El sacrificio puro y acepto a Dios es la oblación de la Iglesia, que el Señor
mandó que se ofreciera en todo el mundo, no porque Dios necesite nuestro sacrificio,
sino porque el que ofrece es glorificado él mismo en lo que ofrece, con tal de que sea
aceptada su ofrenda. La ofrenda que hacemos al rey es una muestra de honor y de afecto;
y el Señor nos recordó que debemos ofrecer nuestras ofrendas con toda sinceridad e
inocencia, cuando dijo: Si al llevar tu ofrenda al altar te acuerdas que un hermano tuyo
tiene algo contra ti, deja allí tu ofrenda ante el altar, y ve primero a reconciliarte
con tu hermano; vuelve luego y presenta tu ofrenda. Hay que ofrecer a Dios las primicias
de su creación, como dice Moisés: No te presentarás al Señor tu Dios con las manos vacías;
de este modo el hombre, hallado grato en aquellas mismas cosas que a él le son gratas, es
honrado por parte de Dios.
Y no hemos de pensar que haya sido abolida toda clase de oblación, pues las
oblaciones continúan en vigor ahora como antes: el antiguo pueblo de Dios
ofrecía sacrificios y la Iglesia los ofrece también. Lo que ha cambiado es la
forma de la oblación, puesto que los que ofrecen no son ya siervos, sino hombres
libres. El Señor es uno y el mismo, pero es distinto el carácter de la oblación,
según sea ofrecida por siervos o por hombres libres; así la oblación demuestra
el grado de libertad. Por lo que se refiere a Dios nada hay sin sentido, nada
que no tenga su significado y su razón de ser. Y por esto los antiguos hombres
debían consagrarle los diezmos de sus bienes; pero nosotros, que ya hemos
alcanzado la libertad, ponemos al servicio del Señor la totalidad de nuestros
bienes, dándolos con libertad y alegría, aun los de más valor, pues lo que
esperamos vale más que todos ellos; echamos en el cepillo de Dios todo nuestro
sustento, imitando así el desprendimiento de aquella viuda pobre del evangelio.

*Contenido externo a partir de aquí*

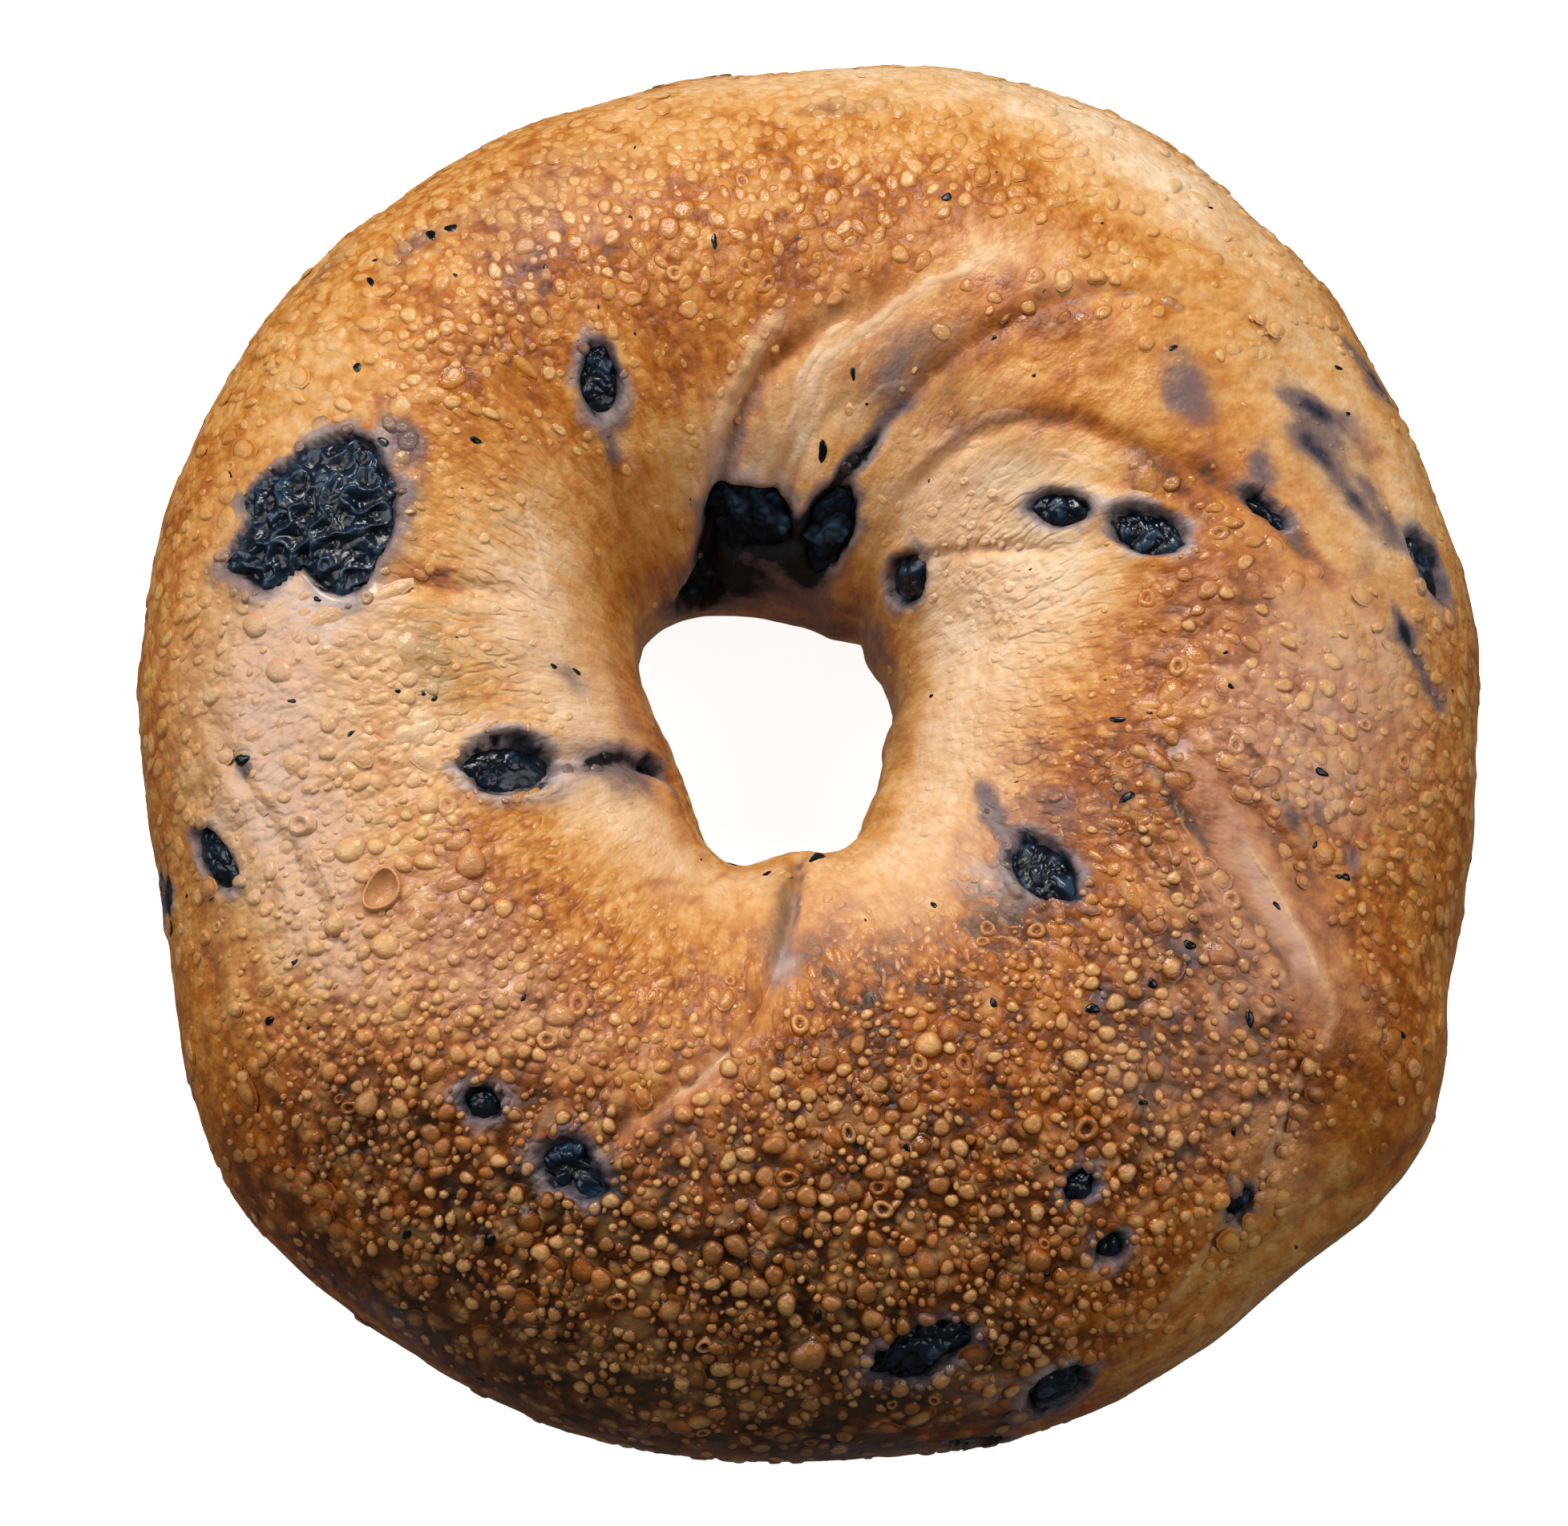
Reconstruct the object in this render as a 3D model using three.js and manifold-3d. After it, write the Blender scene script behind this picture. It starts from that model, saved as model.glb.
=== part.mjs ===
// A blueberry bagel: one ring of baked dough, with blueberries set in its crust.
//
// Millimetres, +Z up. The bagel lies on its flat base, and the origin is on that base, at the middle of
// the ring's outer box.
//
// Places on the crust are given by two angles, in degrees:
//   around  turns about the middle of the hole, counter-clockwise from +X
//   over    turns about the dough's own section: 0 is the outer waist, 90 the crown, 180 the wall of the
//           hole and 270 the base
import * as THREE from 'three'
import * as BufferGeometryUtils from 'three/addons/utils/BufferGeometryUtils.js'
import Module from 'manifold-3d'

// ---- Driving dimensions ------------------------------------------------------------------------------

const CROWN = 38 // height of the crown above the base
const WAIST = 17 // height at which the ring is widest
const BASE_EDGE = 56.25 // how far below the waist, in degrees of over, the section meets the flat base
const HOLE_AT = new THREE.Vector3(-3.9, 0.6, 0) // middle of the hole

// The rim and the hole are circles that sit a little to one side and swell where the dough rose most.
// A lobe is [around, swell in mm, spread in degrees].
const RIM = {
  radius: 57.5,
  shift: 5,
  toward: 315,
  lobes: [
    [38, 1, 5], [63, 5, 25], [111, 3, 40], [204, -5, 36], [222, 3.5, 16],
    [277, -1.5, 14], [330, 5.5, 13], [339, -5, 25], [336, -1.4, 6], [350, 0.6, 8],
  ],
}
const HOLE = {
  radius: 10,
  shift: 1,
  toward: 25,
  lobes: [[48, 1, 7], [129, 3.5, 35], [197, -1.5, 37], [259, 2.5, 20], [302, 2.5, 17], [353, -0.8, 12]],
}
// The crown isn't level either: it rises and sinks along the ring.
const CROWN_LOBES = [[20, -1, 22], [75, -1.2, 25], [150, 0.9, 30], [235, 0.6, 25], [305, 0.9, 30]]

// Folds, where one roll of dough laps over the next. depth is the crease's depth and width its half
// width. lift is how far the dough beside the crease stands up, to the right of its course or, below
// zero, to the left, and reach is how far that lift carries. The course is a list of [around, over].
const FOLDS = [
  {
    name: 'twist out of the hole',
    depth: 1.4, width: 2.2, lift: -1.5, reach: 8,
    course: [[114, 178], [101, 140], [91, 118], [75, 101], [54, 74]],
  },
  {
    name: 'lap at the back',
    depth: 1, width: 2.2, lift: -1.3, reach: 8,
    course: [[70, 146], [59, 111], [42, 68], [24, 44], [8, 37]],
  },
  {
    name: 'ledge on the right',
    depth: 1.2, width: 2, lift: -1.5, reach: 7,
    course: [[55, 139], [44, 108], [26, 86], [10, 66], [2, 54]],
  },
  {
    name: 'stretch mark on the right',
    depth: 0.9, width: 1.8, lift: 0.5, reach: 5,
    course: [[348, 91], [337, 76], [328, 57]],
  },
  {
    name: 'valley beside the corner',
    depth: 1.1, width: 3, lift: 0.9, reach: 6,
    course: [[330, 5], [319, 20], [308, 25], [298, 20]],
  },
  {
    name: 'shoulder on the left of the hole',
    depth: 0.9, width: 2.6, lift: 0.6, reach: 6,
    course: [[128, 86], [131, 108], [133, 134], [140, 164]],
  },
  {
    name: 'strip beside the glossy berry',
    depth: 1, width: 2, lift: 0.6, reach: 5,
    course: [[205, 108], [209, 136], [221, 166]],
  },
  {
    name: 'crease across the front',
    depth: 1, width: 1.8, lift: -0.7, reach: 6,
    course: [[284, 156], [276, 125], [268, 102], [256, 82], [249, 63]],
  },
]
const FOLD_FADE = 6 // a fold fades in and out over this length at its ends
const FOLD_RISE = 1.2 // the raised side comes up from the crease over this distance
const FOLD_WAIST = 0.3 // and runs out at the waist below this share of the crown's rise
const FOLD_STEPS = 6 // straight pieces to each stretch of a course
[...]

Es necesario, por tanto, que presentemos nuestra ofrenda a Dios y que le seamos
gratos en todo, ofreciéndole con mente sincera, con fe sin mezcla de engaño, con
firme esperanza, con amor ferviente, las primicias de su creación. Esta oblación
pura sólo la Iglesia puede ofrecerla a su Hacedor, ofreciéndole con acción de
gracias del fruto de su creación.
Le ofrecemos, en efecto, lo que es suyo, significando con nuestra ofrenda
nuestra unión y mutua comunión, y proclamando nuestra fe en la resurrección de
la carne y
del espíritu. Pues del mismo modo que el pan, fruto de la tierra, cuando recibe
la invocación divina, deja de ser pan común y corriente y se convierte en
eucaristía, compuesta de dos realidades, terrena y celestial, así también
nuestros cuerpos, cuando reciben la eucaristía, dejan ya de ser corruptibles,
pues tienen la esperanza de la resurrección.